> [STATED GOAL]
Output the material beneath exactly, leaving nothing out.

::::::

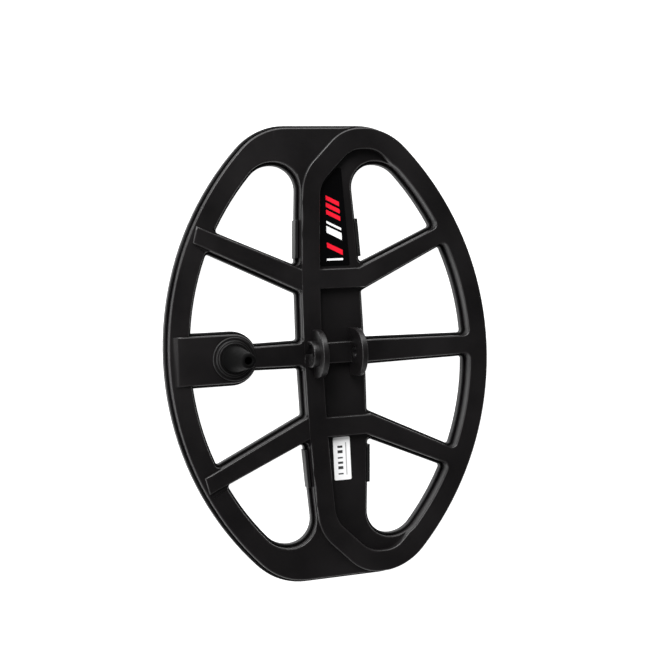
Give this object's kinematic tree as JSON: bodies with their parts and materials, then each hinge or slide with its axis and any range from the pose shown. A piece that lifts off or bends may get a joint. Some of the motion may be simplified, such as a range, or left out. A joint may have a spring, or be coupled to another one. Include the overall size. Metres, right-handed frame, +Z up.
{
  "type": "metal detector search coil",
  "caption": "Open-spoke oval search coil for a metal detector, with pivot ears for the shaft, a clip-on skid plate and a tapered cable sleeve.",
  "frame": {"origin": "centre of the skid plate's underside", "axes": "+Z up, out of the coil's upper side, where the ears and cable are; +Y along the long axis; +X towards the receive side, away from the cable"},
  "size_m": [0.2286, 0.3048, 0.0495],
  "materials": {
    "skid_plastic": "fine matt texture, scuffed under the rim",
    "base_plastic": "matt",
    "housing_plastic": "satin black, fine moulded grain",
    "sealant": "matt",
    "copper": "enamelled copper wire, glossy",
    "foil": "thin rolled foil",
    "foam": "closed-cell foam",
    "lacing": "waxed cord",
    "board_green": "solder mask",
    "chip_black": "moulded epoxy",
    "ceramic_tan": "ceramic",
    "screw_steel": "zinc plated",
    "lead_insulation": "smooth insulation",
    "gland_plastic": "satin black",
    "seal_rubber": "matt",
    "nut_brass": "turned",
    "sleeve_rubber": "soft satin rubber",
    "label_black": "glossy film with red and white stripes",
    "label_white": "white film with plain dark bars"
  },
  "bodies": {
    "coil": {"lower_housing": "base_plastic", "upper_housing": "housing_plastic", "seam_sealant": "sealant", "transmit_winding": "copper", "receive_winding": "copper", "transmit_shield": "foil", "receive_shield": "foil", "winding_spacers": "foam", "winding_ties": "lacing", "spine_filler": "foam", "ring_filler": "foam", "circuit_board": "board_green", "board_chip": "chip_black", "board_capacitors": "ceramic_tan", "board_screws": "screw_steel", "transmit_leads": "lead_insulation", "receive_leads": "lead_insulation", "cable_gland": "gland_plastic", "gland_seal": "seal_rubber", "gland_nut": "nut_brass", "strain_relief": "sleeve_rubber", "front_label": "label_black", "serial_label": "label_white"},
    "skid": {"skid_plate": "skid_plastic"}
  },
  "joints": [
    {"name": "skid_release", "type": "slide", "parent": "coil", "child": "skid", "axis": [0, 0, -1], "range_m": [0, 0.04]}
  ]
}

::::::

> [RESULT OF THE TASK]
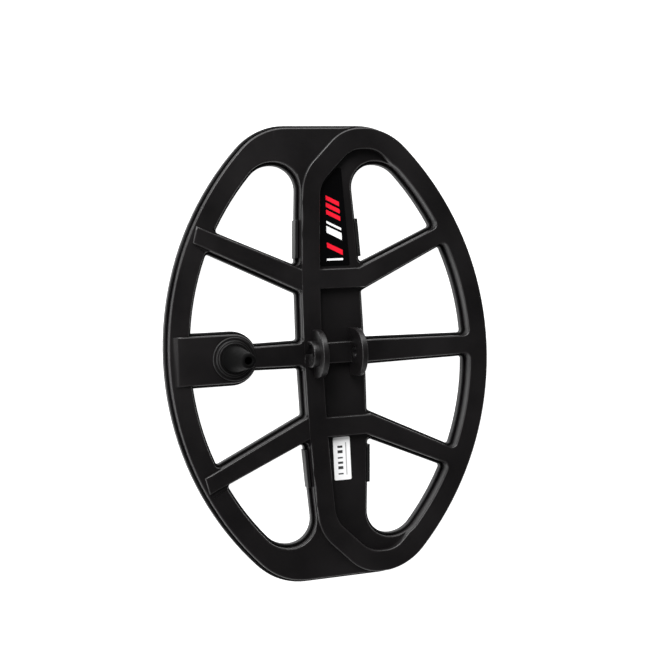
Give this object's kinematic tree as JSON: bodies with their parts and materials, then each hinge or slide with its axis and any range from the pose shown. A piece that lifts off or bends may get a joint. Some of the motion may be simplified, such as a range, or left out. A joint may have a spring, or be coupled to another one. Include the overall size. Metres, right-handed frame, +Z up.
{
  "type": "metal detector search coil",
  "caption": "Open-spoke oval search coil for a metal detector, with pivot ears for the shaft, a clip-on skid plate and a tapered cable sleeve.",
  "frame": {"origin": "centre of the skid plate's underside", "axes": "+Z up, out of the coil's upper side, where the ears and cable are; +Y along the long axis; +X towards the receive side, away from the cable"},
  "size_m": [0.2286, 0.3048, 0.0495],
  "materials": {
    "skid_plastic": "fine matt texture, scuffed under the rim",
    "base_plastic": "matt",
    "housing_plastic": "satin black, fine moulded grain",
    "sealant": "matt",
    "copper": "enamelled copper wire, glossy",
    "foil": "thin rolled foil",
    "foam": "closed-cell foam",
    "lacing": "waxed cord",
    "board_green": "solder mask",
    "chip_black": "moulded epoxy",
    "ceramic_tan": "ceramic",
    "screw_steel": "zinc plated",
    "lead_insulation": "smooth insulation",
    "gland_plastic": "satin black",
    "seal_rubber": "matt",
    "nut_brass": "turned",
    "sleeve_rubber": "soft satin rubber",
    "label_black": "glossy film with red and white stripes",
    "label_white": "white film with plain dark bars"
  },
  "bodies": {
    "coil": {"lower_housing": "base_plastic", "upper_housing": "housing_plastic", "seam_sealant": "sealant", "transmit_winding": "copper", "receive_winding": "copper", "transmit_shield": "foil", "receive_shield": "foil", "winding_spacers": "foam", "winding_ties": "lacing", "spine_filler": "foam", "ring_filler": "foam", "circuit_board": "board_green", "board_chip": "chip_black", "board_capacitors": "ceramic_tan", "board_screws": "screw_steel", "transmit_leads": "lead_insulation", "receive_leads": "lead_insulation", "cable_gland": "gland_plastic", "gland_seal": "seal_rubber", "gland_nut": "nut_brass", "strain_relief": "sleeve_rubber", "front_label": "label_black", "serial_label": "label_white"},
    "skid": {"skid_plate": "skid_plastic"}
  },
  "joints": [
    {"name": "skid_release", "type": "slide", "parent": "coil", "child": "skid", "axis": [0, 0, -1], "range_m": [0, 0.04]}
  ]
}